La vulnerabilidad de las estrellas de hoy
El director de ICON, Daniel García, medita en su editorial de octubre sobre cómo admiradores e ídolos nos hemos ido acercando con los años
Como tantos, fui un niño mitómano. Me crié con la nostalgia de Hollywood que leía en mis mayores: Terenci Moix o los perfiles de Ricardo Franco sobre grandes de la pantalla que abrían cada fascículo del coleccionable Cinema. La historia del cine de EL PAÍS, que mi padre había encuadernado y yo me empollé mil veces antes de dormir. Recuerdo que mi primer trabajo protoperiodístico fue para clase de inglés, a los 12 años o así, sobre Marilyn Monroe: leí varias cosas que tenían mis padres por casa, textos de Franco, Moix y también un librito de 1974 editado en Argentina que hacía una interpretación sentida y pop de la desaparición de la actriz. Para esa generación, el suicidio de Marilyn en 1962 había sido como perder la inocencia de un capón. Para mí, un poco también: lloré muchísimo haciendo el trabajo. Nunca había pensado que detrás de mi ídola en Technicolor (mi favorita era Los caballeros las prefieren rubias) pudiera haber una historia tan triste.

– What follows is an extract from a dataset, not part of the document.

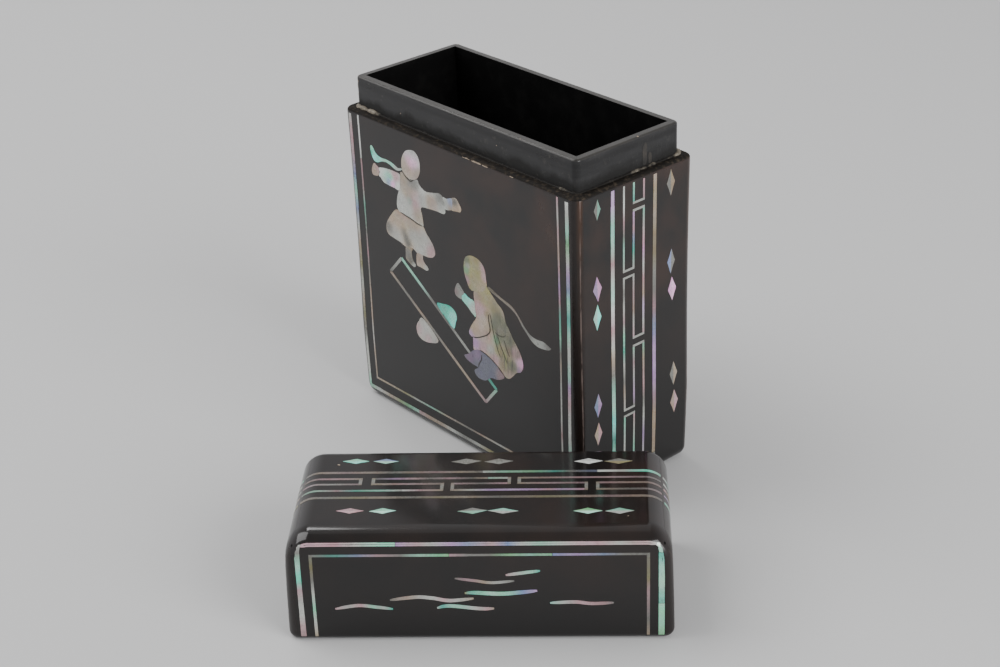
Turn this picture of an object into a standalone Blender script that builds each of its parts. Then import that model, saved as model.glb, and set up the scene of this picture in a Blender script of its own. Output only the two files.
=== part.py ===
# A lacquered papier-mache box with a lift-off lid, standing open.
# The lid is set down on its rim in front of the box, turned against it.
# Metres, +Z up. The origin is the centre of the box's underside, and the picture face looks along -Y.
import math

import bmesh
import bpy
from mathutils import Matrix, Vector

# Outside of the closed box, at the seam where the lid meets the body
BOX_WIDTH = 0.0800
BOX_DEPTH = 0.0360
BODY_HEIGHT = 0.0775
LID_HEIGHT = 0.0247

# From the seam the walls draw in towards the closed ends, and swell a little in between, on each side
FOOT_INSET = 0.00033
BODY_SWELL = 0.00032
CROWN_INSET = 0.00073
LID_SWELL = 0.00010

# Rounded outside: the picture outline's corners, the long edges, and the open ends' lips
FOOT_CORNER_RADIUS = 0.0028
CROWN_CORNER_RADIUS = 0.0050
EDGE_RADIUS = 0.0022
LIP_RADIUS = 0.0016

# Papier-mache walls
SHELL_WALL = 0.0020
FLOOR_THICKNESS = 0.0024
CROWN_THICKNESS = 0.0024

# The liner is a sleeve glued inside the body. Its top stands out of the shoulder as the neck
NECK_HEIGHT = 0.0076
LINER_WALL = 0.0019
LINER_CORNER_RADIUS = 0.0015
LINER_RIM_RADIUS = 0.0006
GLUE_GAP = 0.0003
LID_CLEARANCE = 0.0003
NECK_HEADROOM = 0.0008

# How the lid stands: turned against the body, with the body's near corner this far behind its back wall
# and this far along from its middle
LID_TURN_DEG = 46.2
LID_STAND_OFF = 0.0116
LID_SLIDE = 0.0207

# Smoothness of the rounded forms
CORNER_SEGMENTS = 8
EDGE_SEGMENTS = 5
LIP_SEGMENTS = 4
SWELL_STEPS = 8
SMOOTH_ANGLE_DEG = 30.0

# A cutter runs on past the open end, and two heights this close are one level
CUTTER_OVERRUN = 0.0050
LEVEL_TOLERANCE = 1e-6

LACQUER = {"colour": (0.022, 0.018, 0.017, 1.0), "roughness": 0.28, "metallic": 0.0}
WORN_LACQUER = {"colour": (0.045, 0.045, 0.048, 1.0), "roughness": 0.45, "metallic": 0.0}


def clear_scene():
    for obj in list(bpy.data.objects):
        bpy.data.objects.remove(obj, do_unlink=True)


def collection_named(name):
    made = bpy.data.collections.new(name)
    bpy.context.scene.collection.children.link(made)
    return made


def material_named(name, look):
    material = bpy.data.materials.new(name)
    material.use_nodes = True
    shader = material.node_tree.nodes["Principled BSDF"]
    shader.inputs["Base Color"].default_value = look["colour"]
    shader.inputs["Roughness"].default_value = look["roughness"]
    shader.inputs["Metallic"].default_value = look["metallic"]
    return material


def box_mesh(width, depth, bottom, top):
    # A closed box centred on the Z axis, from one height to another
    shape = bmesh.new()
    bmesh.ops.create_cube(shape, size=1.0)
    size = (width, depth, top - bottom)
    bmesh.ops.scale(shape, vec=size, verts=shape.verts)
    bmesh.ops.translate(shape, vec=(0.0, 0.0, (top + bottom) / 2), verts=shape.verts)
    return shape


def at_level(edge, axis, value):
    return all(abs(v.co[axis] - value) < LEVEL_TOLERANCE for v in edge.verts)


def runs_along(edge, axis):
    first, second = edge.verts
    across = [abs(first.co[i] - second.co[i]) for i in range(3) if i != axis]
    return max(across) < LEVEL_TOLERANCE


def is_upright(edge):
    first, second = edge.verts
    return abs(first.co.z - second.co.z) > max(
        abs(first.co.x - second.co.x), abs(first.co.y - second.co.y)
    )


def round_edges(shape, edges, radius, segments):
    bmesh.ops.bevel(
        shape,
        geom=edges,
        offset=radius,
        segments=segments,
        profile=0.5,
        affect="EDGES",
        clamp_overlap=True,
    )


def cut_level(shape, height):
    # A ring of edges around the shape at this height, so that its walls can bend there
    bmesh.ops.bisect_plane(
        shape,
        geom=[*shape.verts, *shape.edges, *shape.faces],
        plane_co=(0.0, 0.0, height),
        plane_no=(0.0, 0.0, 1.0),
    )


def shape_walls(shape, start, inset, swell=0.0):
    # Moves the walls in by the whole inset at z = 0 and by nothing at z = start and above,
    # and out by the swell halfway between
    for vert in shape.verts:
        share = min(1.0, max(0.0, (start - vert.co.z) / start))
        move = inset * share - swell * 4 * share * (1 - share)
        for axis in (0, 1):
            vert.co[axis] -= math.copysign(move, vert.co[axis])


def tub_form(height, corner_radius, inset, swell):
    # The outside of one half of the box: closed at z = 0 and open at z = height
    shape = box_mesh(BOX_WIDTH, BOX_DEPTH, 0.0, height)
    ends = [e for e in shape.edges if at_level(e, 2, 0.0) and runs_along(e, 1)]
    round_edges(shape, ends, corner_radius, CORNER_SEGMENTS)
    outline = [
        e
        for e in shape.edges
        if (at_level(e, 1, BOX_DEPTH / 2) or at_level(e, 1, -BOX_DEPTH / 2))
        and not at_level(e, 2, height)
    ]
    round_edges(shape, outline, EDGE_RADIUS, EDGE_SEGMENTS)
    lip = [e for e in shape.edges if at_level(e, 2, height)]
    round_edges(shape, lip, LIP_RADIUS, LIP_SEGMENTS)
    wall_height = height - corner_radius - LIP_RADIUS
    for step in range(1, SWELL_STEPS):
        cut_level(shape, corner_radius + wall_height * step / SWELL_STEPS)
    shape_walls(shape, height, inset, swell)
    return shape


def sleeve_form(width, depth, corner_radius, bottom, top):
    # An upright prism with rounded corners: the outside of the liner, and the spaces it fits in
    shape = box_mesh(width, depth, bottom, top)
    uprights = [e for e in shape.edges if is_upright(e)]
    round_edges(shape, uprights, corner_radius, LIP_SEGMENTS)
    return shape


def object_from(shape, name, material, collection):
    bmesh.ops.recalc_face_normals(shape, faces=shape.faces)
    mesh = bpy.data.meshes.new(name)
    shape.to_mesh(mesh)
    shape.free()
    mesh.shade_smooth()
    mesh.set_sharp_from_angle(angle=math.radians(SMOOTH_ANGLE_DEG))
    obj = bpy.data.objects.new(name, mesh)
    if material is not None:
        mesh.materials.append(material)
    collection.objects.link(obj)
    return obj


def hide_cutter(cutter):
    cutter.hide_render = True
    cutter.display_type = "WIRE"


def cut(target, cutter):
    hide_cutter(cutter)
    boolean = target.modifiers.new("hollow", "BOOLEAN")
    boolean.operation = "DIFFERENCE"
    boolean.solver = "EXACT"
    boolean.object = cutter


def liner_width():
    return BOX_WIDTH - 2 * (SHELL_WALL + GLUE_GAP)


def liner_depth():
    return BOX_DEPTH - 2 * (SHELL_WALL + GLUE_GAP)


def neck_top():
    return BODY_HEIGHT + NECK_HEIGHT


def make_body(parts, cutters, lacquer):
    tub = tub_form(BODY_HEIGHT, FOOT_CORNER_RADIUS, FOOT_INSET, BODY_SWELL)
    body = object_from(tub, "body_shell", lacquer, parts)
    room = sleeve_form(
        liner_width() + 2 * GLUE_GAP,
        liner_depth() + 2 * GLUE_GAP,
        LINER_CORNER_RADIUS + GLUE_GAP,
        FLOOR_THICKNESS,
        BODY_HEIGHT + CUTTER_OVERRUN,
    )
    cut(body, object_from(room, "body_hollow", None, cutters))
    return body


def make_liner(parts, cutters, lacquer):
    width, depth = liner_width(), liner_depth()
    bottom, top = FLOOR_THICKNESS + GLUE_GAP, neck_top()
    sleeve = sleeve_form(width, depth, LINER_CORNER_RADIUS, bottom, top)
    rim = [e for e in sleeve.edges if at_level(e, 2, top)]
    round_edges(sleeve, rim, LINER_RIM_RADIUS, LIP_SEGMENTS)
    liner = object_from(sleeve, "neck_liner", lacquer, parts)
    bore = box_mesh(
        width - 2 * LINER_WALL,
        depth - 2 * LINER_WALL,
        bottom - CUTTER_OVERRUN,
        top + CUTTER_OVERRUN,
    )
    cut(liner, object_from(bore, "liner_hollow", None, cutters))
    return liner


def make_lid(parts, cutters, lacquer):
    # Built crown down like the body, then turned over to stand on its rim
    tub = tub_form(LID_HEIGHT, CROWN_CORNER_RADIUS, CROWN_INSET, LID_SWELL)
    lid = object_from(tub, "lid", lacquer, parts)
    neck_reach = LID_HEIGHT - NECK_HEIGHT - NECK_HEADROOM
    socket = sleeve_form(
        liner_width() + 2 * LID_CLEARANCE,
        liner_depth() + 2 * LID_CLEARANCE,
        LINER_CORNER_RADIUS + LID_CLEARANCE,
        CROWN_THICKNESS,
        LID_HEIGHT + CUTTER_OVERRUN,
    )
    cut_level(socket, neck_reach)
    shape_walls(socket, neck_reach, CROWN_INSET)
    hollow = object_from(socket, "lid_hollow", None, cutters)
    cut(lid, hollow)

    turn = Matrix.Rotation(math.radians(LID_TURN_DEG), 4, "Z")
    near_corner = Vector((BOX_WIDTH / 2, -BOX_DEPTH / 2, 0.0))
    corner_from_lid = turn @ Vector((LID_SLIDE, BOX_DEPTH / 2 + LID_STAND_OFF, 0.0))
    place = near_corner - corner_from_lid + Vector((0.0, 0.0, LID_HEIGHT))
    stand = bpy.data.objects.new("lid_stand", None)
    parts.objects.link(stand)
    stand.matrix_world = Matrix.Translation(place) @ turn @ Matrix.Rotation(math.pi, 4, "X")
    lid.parent = stand
    hollow.parent = stand
    return lid


def main():
    clear_scene()
    parts = collection_named("papier_mache_box")
    cutters = collection_named("cutters")
    lacquer = material_named("black_lacquer", LACQUER)
    worn = material_named("worn_lacquer", WORN_LACQUER)
    make_body(parts, cutters, lacquer)
    make_liner(parts, cutters, worn)
    make_lid(parts, cutters, lacquer)


main()
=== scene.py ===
from functools import partial
import math
import random

import bmesh
import bpy
from mathutils import Matrix, Vector
from mathutils.geometry import delaunay_2d_cdt


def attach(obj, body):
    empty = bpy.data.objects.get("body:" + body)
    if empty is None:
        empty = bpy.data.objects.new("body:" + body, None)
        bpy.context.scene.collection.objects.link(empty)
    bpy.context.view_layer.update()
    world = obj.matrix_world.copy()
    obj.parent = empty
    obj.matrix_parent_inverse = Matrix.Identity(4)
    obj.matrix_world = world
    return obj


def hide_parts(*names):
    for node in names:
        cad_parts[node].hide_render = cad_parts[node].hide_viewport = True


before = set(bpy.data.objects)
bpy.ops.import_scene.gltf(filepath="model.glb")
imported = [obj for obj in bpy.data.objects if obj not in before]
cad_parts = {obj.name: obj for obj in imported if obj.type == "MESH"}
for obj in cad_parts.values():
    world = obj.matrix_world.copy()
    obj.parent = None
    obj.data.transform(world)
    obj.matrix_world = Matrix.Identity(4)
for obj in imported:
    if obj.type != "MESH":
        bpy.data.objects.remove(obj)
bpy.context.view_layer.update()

mm = 0.001


# small helpers for node trees. A helper finds its tree by the sockets that it is given

def pickSocket(sockets, name):
    if isinstance(name, int):
        return sockets[name]
    return next(s for s in sockets if s.name == name and s.enabled)


def join(value, socket):
    # a socket is linked, and a plain value is set
    if isinstance(value, bpy.types.NodeSocket):
        value.id_data.links.new(value, socket)
    else:
        socket.default_value = value


def addNode(tree, kind, inputs=None, **settings):
    node = tree.nodes.new(kind)
    for name, value in settings.items():
        setattr(node, name, value)
    for name, value in (inputs or {}).items():
        join(value, pickSocket(node.inputs, name))
    return node.outputs


def newGroup(name, kind, inputs, outputs):
    tree = bpy.data.node_groups.new(name, kind)
    for label, socketKind, default in inputs:
        made = tree.interface.new_socket(label, in_out="INPUT", socket_type="NodeSocket" + socketKind)
        if default is not None:
            made.default_value = default
    for label, socketKind in outputs:
        tree.interface.new_socket(label, in_out="OUTPUT", socket_type="NodeSocket" + socketKind)
    return tree, tree.nodes.new("NodeGroupInput").outputs, tree.nodes.new("NodeGroupOutput").inputs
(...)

He pasado las vacaciones de verano devorando Hollywood Babilonia, el adictivo concentrado de cotilleo hollywoodiense que Kenneth Anger publicó en 1965 (editado en España por Tusquets). ¿Sabían que Lupe Vélez murió, contrario a lo que se contó en la época, no dulcemente mecida por los somníferos que tomó para suicidarse sino atragantada por su propio vómito y embarazada de Gary Cooper? El nivel de trapos sucios era tan gore que el libro fue prohibido y la segunda edición tuvo que esperar diez años. Tampoco todo era verdad (como lo de Lupe Vélez), pero el cineasta y escritor no buscaba tanto la vergüenza de aquellos sobre quienes hablaba como la de una industria pacata, juzgona y cruel con sus propias estrellas. Eso y que a todos nos gusta leer las desgracias de quienes consideramos más afortunados que nosotros. En esta lógica, los dioses del Hollywood dorado solo podían esconder un infierno negrísimo e inconfesable.

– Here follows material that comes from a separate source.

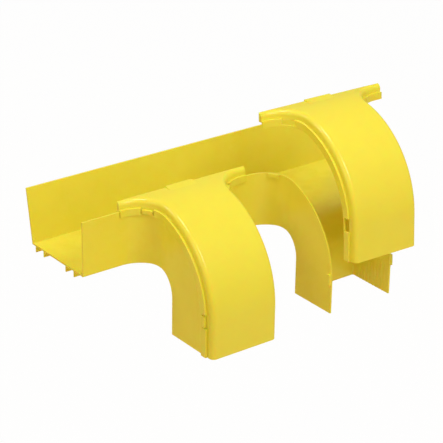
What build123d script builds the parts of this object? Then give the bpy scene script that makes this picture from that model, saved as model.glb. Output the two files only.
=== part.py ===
"""Fibre raceway fitting: an open channel with two spouts that turn down, and a clip-on cover for each.

Millimetres. X runs along the channel, the back wall is at positive Y, the spouts reach to
negative Y and Z is up. The origin is under the middle of the channel's floor.
"""
import os
from math import hypot

from build123d import *

# Channel
wall = 3.0
channel_height = 104.0
channel_width = 184.0  # across the tops of the walls
back_lean = 18.0  # how far the back wall leans out over its height
end_reach = 209.5  # from each end of the channel to the middle of the nearer spout
back_corner = 7.0  # inside radius between the floor and the back wall
edge_chamfer = 1.0  # outside, between the floor and the walls in front
root_chamfer = 2.0  # inside, there
rib_height = 11.0
rib_thickness = 2.5
inner_rib_place = 36.0  # each side of the channel's middle
outer_rib_place = 62.0

# Spouts
spout_pitch = 280.0
spout_width = 143.0
flare_radius = 56.0  # of a spout's wall where it meets the front of the channel
drop_reach = 71.0  # from the front of the channel to the back of the drop
spout_depth = 102.0  # from the back of the drop to the open edges
inner_bend = 51.0
outer_bend = 165.0
drop = 122.5  # from the underside of the floor to the foot of the spout

# Latch tabs outside the open edges of the spouts, and the windows for them in the covers
latch_proud = 4.3
latch_depth = 7.0
upper_latch_angle = 48.0  # place round the flare, from the front of the channel
upper_latch_length = 19.0
lower_latch_length = 21.0
lower_latch_height = -55.0
window_room = 1.0  # spare space under a latch
window_length_room = 4.5  # spare length of a window, both ends together

# Ridges inside the feet of the spouts
ridge_count = 9
ridge_pitch = 9.0
ridge_width = 1.6
ridge_proud = 0.8
ridge_length = 62.0
ridge_start = 14.0  # from the back of the drop to the first ridge

# Covers
cover_wall = 3.0
crown_rise = 18.0  # top of the cover above the open edges of the spout
crown_inset = 1.0  # crown's side, in from the outside of the spout's wall
crown_corner = 9.0
hollow_corner = 4.0  # chamfer inside the crown's corner
ledge = 3.0
skirt_wall = 3.0
skirt_depth = 10.0  # how far the skirt hangs past the open edges
skirt_clearance = 0.5
seat_clearance = 0.3
left_ear = 132.5  # from the middle of a cover to the end of its ear
right_ear = 143.0
cover_overhang = 8.0  # how far the cover's back edge passes the front of the channel
foot_overhang = 1.0  # how far the cover's foot passes the foot of the spout
lip_width = 58.0
lip_rise = 2.2
lip_run = 16.0
lip_reach = 2.0

# How the right cover is held off its seat
lift = (16.0, -21.5, 108.0)
lift_turn = (-3.9, 0.0, -1.8)

# Derived places
front = channel_width / 2
back_slope = back_lean / channel_height
half_length = end_reach + spout_pitch / 2
spout_places = (-spout_pitch / 2, spout_pitch / 2)
flare_end = front + flare_radius
drop_back = front + drop_reach
open_reach = drop_back + spout_depth
past = 5.0  # how far a cutting solid runs past an open side
cover_strip = left_ear + right_ear
far = 4 * (half_length + open_reach)
tiny = 0.001


def back_y(z, inset):
    """Place of the back wall's face at height z, moved in by inset."""
    return front - back_lean + z * back_slope - inset * hypot(1, back_slope)


def plan(grow, places, half_strip):
    """A strip behind the front of the channel with flared spouts at places, its outline moved out by grow."""
    near = -front - grow
    with BuildSketch() as outline:
        with Locations((0, near + far / 2)):
            Rectangle(2 * half_strip, far)
        with Locations(*[(place, near) for place in places]):
            Rectangle(spout_width + 2 * grow, far, align=(Align.CENTER, Align.MAX))
        mouths = outline.vertices().filter_by(lambda v: abs(v.Y - near) < tiny and abs(v.X) < half_strip - tiny)
        fillet(mouths, flare_radius - grow)
    return outline.sketch


def within_rim(out):
    """Side view, Y across and Z up, of all that lies inside the spouts' open edges moved out by out."""
    with BuildSketch() as region:
        with Locations((far / 2 - open_reach - out, channel_height + out - far / 2)):
            Rectangle(far, far)
        fillet(region.vertices().group_by(Axis.X)[0].sort_by(Axis.Y)[-1], outer_bend + out)
    return region.sketch


def bent_distance(point, straight_y, level_z, radius):
    """Distance of a point from a surface that is level, turns down round a bend and drops."""
    centre_y = straight_y + radius
    centre_z = level_z - radius
    if point.Y > centre_y:
        return abs(point.Z - level_z)
    if point.Z < centre_z:
        return abs(point.Y - straight_y)
    return abs(hypot(point.Y - centre_y, point.Z - centre_z) - radius)


def outline_edges(solid, grow, half_strip, straight_y, level_z, radius):
    """Edges of a solid where the walls of its plan meet a surface that turns down round a bend."""

    def wanted(edge):
        middle = edge @ 0.5
        level = abs((edge % 0.5).X) > 1 - tiny
        on_front = abs(middle.Y + front + grow) < tiny
        on_side = middle.Y < -front - grow and not level
        on_surface = bent_distance(middle, straight_y, level_z, radius) < tiny
        return on_surface and abs(middle.X) < half_strip - tiny and (on_side or (on_front and level))

    return solid.edges().filter_by(wanted)


def trough(inset, edge):
    """Solid of the channel and spouts, floor and walls moved in by inset, open sides run on, edges chamfered."""
    half_strip = half_length + past
    straight_y = -drop_back - inset
    with BuildPart() as form:
        with BuildSketch():
            add(plan(-inset, spout_places, half_strip))
        extrude(amount=far, both=True)
        with BuildSketch(Plane.YZ) as section:
            top = channel_height + past
            foot = -drop - past
            with BuildLine():
                Polyline(
                    (-open_reach - past, top),
                    (back_y(top, inset), top),
                    (back_y(inset, inset), inset),
                    (straight_y, inset),
                    (straight_y, foot),
                    (-open_reach - past, foot),
                    close=True,
                )
            make_face()
            corners = section.vertices().filter_by(lambda v: abs(v.Y - inset) < tiny).sort_by(Axis.X)
            fillet(corners[0], inner_bend + inset)
            fillet(corners[1], back_corner + wall - inset)
        extrude(amount=far, both=True, mode=Mode.INTERSECT)
        feet = outline_edges(form, -inset, half_strip, straight_y, inset, inner_bend + inset)
        chamfer(feet, edge)
    return form.part


def latch_blocks(inner, outer, low, high, room):
    """Blocks at a spout's four latches, from inner to outer in plan, low to high at the rim, room longer."""
    with BuildSketch() as from_above:
        add(plan(outer, (0,), flare_end))
        add(plan(inner, (0,), flare_end), mode=Mode.SUBTRACT)
    with BuildSketch() as places:
        for side in (-1, 1):
            centre = (side * (spout_width / 2 + flare_radius), -flare_end)
            with Locations(Location(centre, 90 + side * upper_latch_angle)):
                Rectangle(2 * flare_radius, upper_latch_length + room, align=(Align.MIN, Align.CENTER))
        with Locations((0, -flare_end)):
            Rectangle(far, far, align=(Align.CENTER, Align.MAX))
    with BuildPart() as blocks:
        with BuildSketch():
            add(from_above)
            add(places, mode=Mode.INTERSECT)
        extrude(amount=far, both=True)
        with BuildSketch(Plane.YZ):
            with Locations((-flare_end, 0)):
                Rectangle(far, far, align=(Align.MIN, Align.MIN))
            with Locations((-flare_end, lower_latch_height)):
                Rectangle(far, lower_latch_length + room, align=(Align.MAX, Align.CENTER))
            add(within_rim(high), mode=Mode.INTERSECT)
            add(within_rim(low), mode=Mode.SUBTRACT)
        extrude(amount=far, both=True, mode=Mode.INTERSECT)
    return blocks.part


def cover_form(grow, out):
    """Solid that fills a cover, its outline moved out by grow and its top and front by out."""
    with BuildPart() as form:
        with BuildSketch():
            add(plan(grow, (0,), cover_strip))
        extrude(amount=far, both=True)
        with BuildSketch(Plane.YZ):
            add(within_rim(out))
        extrude(amount=far, both=True, mode=Mode.INTERSECT)
    return form.part


def crown_form(grow, out, soften, corner, end_inset):
    """Cover form between the ears' ends moved in by end_inset, its corners softened by fillet or chamfer."""
    with BuildPart() as form:
        add(cover_form(grow, out))
        corners = outline_edges(form, grow, cover_strip, -open_reach - out, channel_height + out, outer_bend + out)
        soften(corners, corner)
        with BuildSketch(Plane.XY.offset(-far)):
            add(between_ears(end_inset))
        extrude(amount=2 * far, mode=Mode.INTERSECT)
    return form.part


def between_ears(inset):
    """Plan of the space between the ends of a cover's ears, moved in by inset."""
    with BuildSketch() as space:
        with Locations(((right_ear - left_ear) / 2, 0)):
            Rectangle(left_ear + right_ear - 2 * inset, far)
    return space.sketch


def spout_cover():
    """Cover of the spout whose middle is at X = 0."""
    skirt_grow = skirt_clearance + skirt_wall
    hollow_grow = -crown_inset - cover_wall
    hollow_out = crown_rise - cover_wall
    with BuildPart() as cover:
        add(crown_form(-crown_inset, crown_rise, fillet, crown_corner, 0))
        add(cover_form(skirt_grow, ledge))
        add(crown_form(hollow_grow, hollow_out, chamfer, hollow_corner, cover_wall), mode=Mode.SUBTRACT)
        add(cover_form(skirt_clearance, seat_clearance), mode=Mode.SUBTRACT)
        with BuildSketch(Plane.YZ):
            add(within_rim(-skirt_depth))
        extrude(amount=far, both=True, mode=Mode.SUBTRACT)
        windows = latch_blocks(
            -crown_inset, skirt_grow + past, -latch_depth - window_room, ledge + past, window_length_room
        )
        add(windows, mode=Mode.SUBTRACT)
        with BuildSketch(Plane.XY.offset(-drop - foot_overhang)):
            add(between_ears(0))
            with Locations((0, -front + cover_overhang)):
                Rectangle(far, far, align=(Align.CENTER, Align.MAX), mode=Mode.INTERSECT)
        extrude(amount=far, mode=Mode.INTERSECT)
        with BuildSketch(Plane.YZ.offset(-lip_width / 2)):
            top = channel_height + crown_rise
            back = -front + cover_overhang
            with BuildLine():
                Polyline(
                    (back - lip_run, top),
                    (back, top + lip_rise),
                    (back + lip_reach, top + lip_rise),
                    (back + lip_reach, top - cover_wall),
                    (back - lip_run, top - cover_wall),
                    close=True,
                )
            make_face()
        extrude(amount=lip_width)
    return cover.part


with BuildPart() as raceway_body:
    add(trough(0, edge_chamfer))
    add(trough(wall, root_chamfer), mode=Mode.SUBTRACT)
    with BuildSketch(Plane.YZ):
        add(within_rim(0))
    extrude(amount=half_length, both=True, mode=Mode.INTERSECT)
    with BuildSketch(Plane.XY.offset(-drop)):
        Rectangle(far, far)
    extrude(amount=far, mode=Mode.INTERSECT)
    with BuildSketch(Plane.YZ.offset(-half_length)):
        for place in (inner_rib_place, outer_rib_place):
            with Locations((-place, wall / 2), (place, wall / 2)):
                Rectangle(rib_thickness, rib_height + wall / 2, align=(Align.CENTER, Align.MAX))
    extrude(amount=2 * half_length)
    with Locations(*[(place, 0) for place in spout_places]):
        add(latch_blocks(-wall / 2, latch_proud, -latch_depth, 0, 0))
    with BuildSketch(Plane.XY.offset(-drop)):
        for number in range(ridge_count):
            y = -drop_back - ridge_start - number * ridge_pitch
            x = spout_width / 2 - wall
            with Locations(*[(place + side * x, y) for place in spout_places for side in (-1, 1)]):
                Rectangle(2 * ridge_proud, ridge_width)
    extrude(amount=ridge_length)
raceway_body.part.label = "raceway_body"

with BuildPart() as left_cover:
    with Locations((spout_places[0], 0)):
        add(spout_cover())
left_cover.part.label = "left_cover"

with BuildPart() as right_cover:
    middle = Vector(0, -drop_back, channel_height / 2)
    held = Vector(spout_places[1]) + middle + Vector(*lift)
    turn = Rotation(0, 0, lift_turn[2]) * Rotation(0, lift_turn[1], 0) * Rotation(lift_turn[0], 0, 0)
    with Locations(Location(held) * turn * Location(-middle)):
        add(spout_cover())
right_cover.part.label = "right_cover"

os.makedirs("parts", exist_ok=True)
export_step(raceway_body.part, "parts/raceway_body.step")
export_step(left_cover.part, "parts/left_cover.step")
export_step(right_cover.part, "parts/right_cover.step")
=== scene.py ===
"""Looks of the fibre raceway fitting: channel, seated cover and the cover held above its spout.

Lengths are in metres unless they say otherwise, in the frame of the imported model: X along the
channel, the spouts towards negative Y, Z up.
"""

import logging
import math
from dataclasses import dataclass
from enum import Enum
from typing import Any

import bpy
from mathutils import Matrix, Vector

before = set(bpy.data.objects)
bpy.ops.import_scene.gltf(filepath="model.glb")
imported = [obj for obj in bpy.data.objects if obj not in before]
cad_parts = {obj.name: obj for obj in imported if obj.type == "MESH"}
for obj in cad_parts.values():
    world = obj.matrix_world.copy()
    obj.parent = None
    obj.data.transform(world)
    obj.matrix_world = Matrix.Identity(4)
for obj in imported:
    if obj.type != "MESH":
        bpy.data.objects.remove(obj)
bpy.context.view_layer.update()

log = logging.getLogger("raceway")

Colour = tuple[float, float, float, float]
Triple = tuple[float, float, float]
Inputs = dict[str | int, Any]

MILLIMETRE = 0.001
WHITE = (1.0, 1.0, 1.0, 1.0)
MIRRORED = 0.06  # share of the white surroundings that glossy plastic reflects
MIX_FIRST, MIX_SECOND, MIX_RESULT = 6, 7, 2  # places of a Mix node's sockets for colours


class Operation(Enum):
    """Sums that a Math or Vector Math node does on two values."""

    ADD = "ADD"
    SUBTRACT = "SUBTRACT"
    MULTIPLY = "MULTIPLY"


class Surface(Enum):
    """How the face of the mould was finished, as the strength of the grain that it leaves."""

    POLISHED = 0.35
    SATIN = 1.0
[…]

No sé si hoy caben estrellatos como aquellos que fascinaron a nuestros padres y, de rebote, también a nosotros. Para empezar, los interesados tampoco parecen quererlo. Angelina Jolie se abrió una cuenta de Instagram el 20 de agosto y el 25 (fecha en que escribo estas líneas) tiene 9,6 millones de seguidores. Pero sus únicos dos posts no son selfis sino mensajes para la concienciación con los refugiados. Nuestros dos hombres de portada tampoco manejan la fama como lo hacía, no sé, Joan Crawford: una mujer que navegó por el régimen de los grandes estudios siendo más dura que ellos. Jaime Lorente (13,9 millones de seguidores) y Miguel Herrán (13,4) agradecen todo lo que les ha pasado, pero no tienen inconveniente en hablar de la vulnerabilidad que sienten al verse como piezas de una maquinaria gigantesca: la de La casa de papel, el histórico bombazo de ficción española que culmina ahora. Y, por supuesto, la de Netflix.
Hay algo que nunca dejará de conmoverme en que alguien comparta con nosotros lo que le pasa, y cómo esa lectura nos obliga a modular y reevaluar lo que pensábamos sobre esa persona. Supongo que es simple empatía. Justo lo que no había en el Hollywood antiguo y que hoy hemos aprendido a fuerza de comprender que miserias tenemos todos. Ricardo Franco ya lo decía en su texto sobre Marilyn: “No supo ser feliz, pero es que no es tan fácil, y si no me creen, salgan a la calle y pregúntenle a la gente, a los que no salen en los periódicos y en la televisión”.